I can’t tell you to go out and buy the wines at this price (though if you do want to, the white is more impressive than the red). This is no reflection on the skill of winemaker Cherie Spriggs who, using the best grapes from two vintages (2009 for the white and 2010 for the rosé) has made two rather good wines.
It’s just that, firstly, I’m not sure they are Nyetimber’s best wines. They are not especially rare (there are 2,600 bottles and almost 40 magnums of the white and 12,000 bottles and 850 magnums of the pink). Perhaps most importantly, English wine has not – yet – reached the level at which such prices are remotely appropriate within the existing hierarchy. Tasting these two new cuvées provided no order-shattering moment of revelation, at least not for me, or for anyone else I have spoken to. For instance, Krug Grande Cuvée is, quite simply, a better wine, and one with a bigger reputation.
But as an effect of the pricing something else interesting has happened. Just as the release of the first £75 Tillington Single Vineyard five years ago made Nyetimber’s Classic Cuvée feel better value, so the mere existence of a £150 and £175 duo at the top of the pyramid increases the appeal of the Tillington Vineyard .

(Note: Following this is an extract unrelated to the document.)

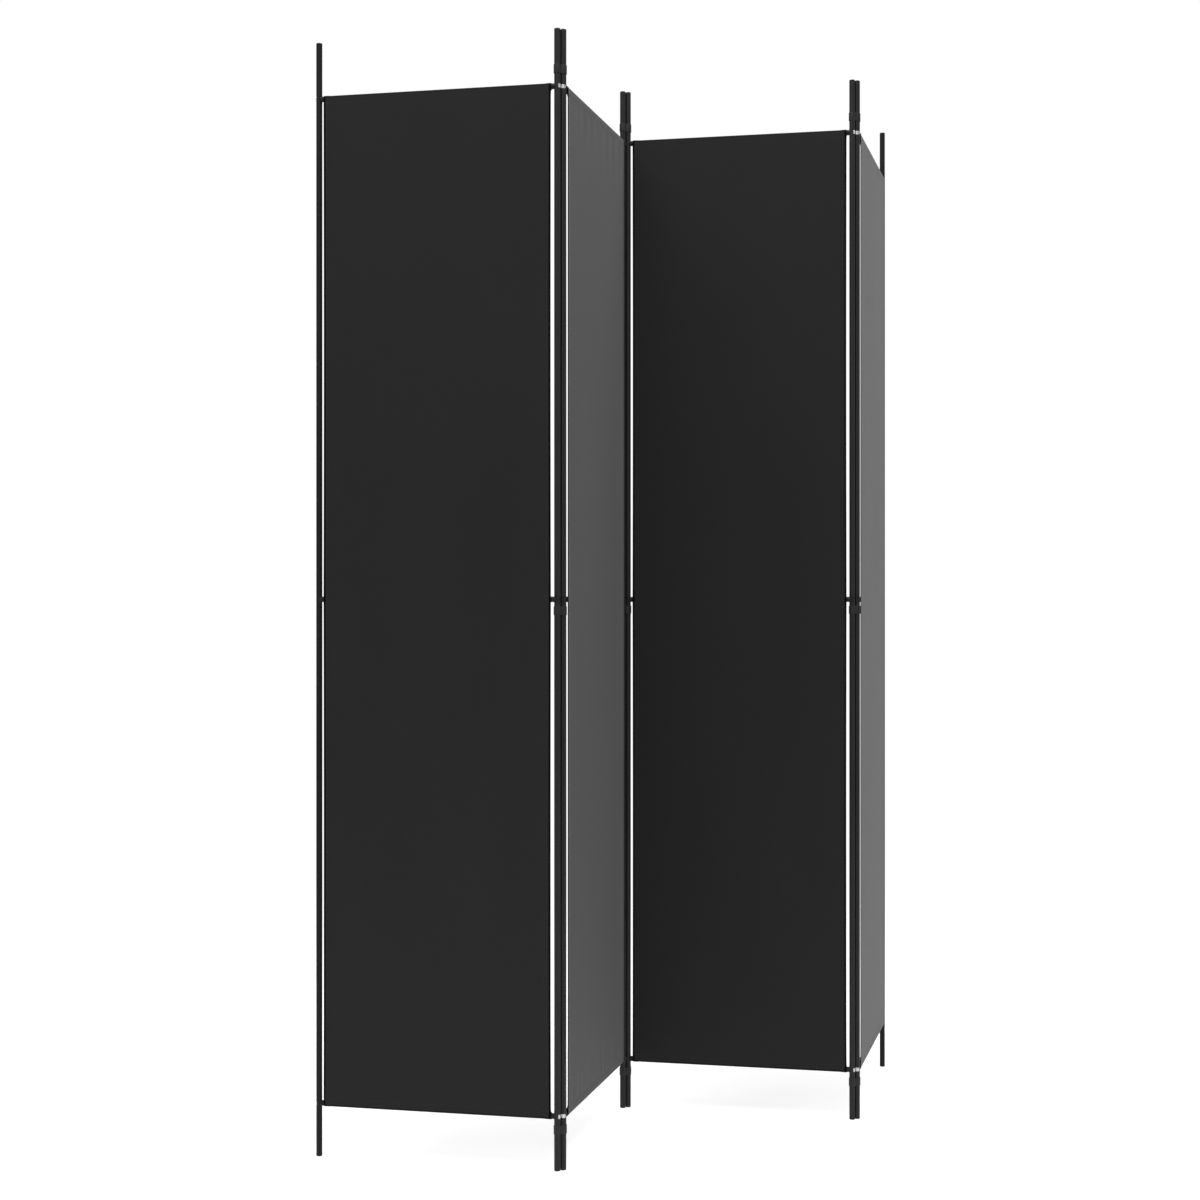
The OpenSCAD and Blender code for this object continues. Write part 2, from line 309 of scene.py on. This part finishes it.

This is called a framing effect. It’s a classic piece of selling psychology that makes you feel that by choosing the Tillington you’re saving £95 rather than spending £80 (the current price listed on the Harrods website for the excellent 2010). I notice people already looking at the Tillington with renewed interest. And I can’t help thinking that this must have been part of Heerema’s strategy. So if you do want to try a luxurious English wine – can I suggest you go and look for the Nyetimber Tillington Single Vineyard 2010 (Harrods, £80) – it’s a very fine expression of a single English site in Sussex, and a wine that contains a splinter of magic.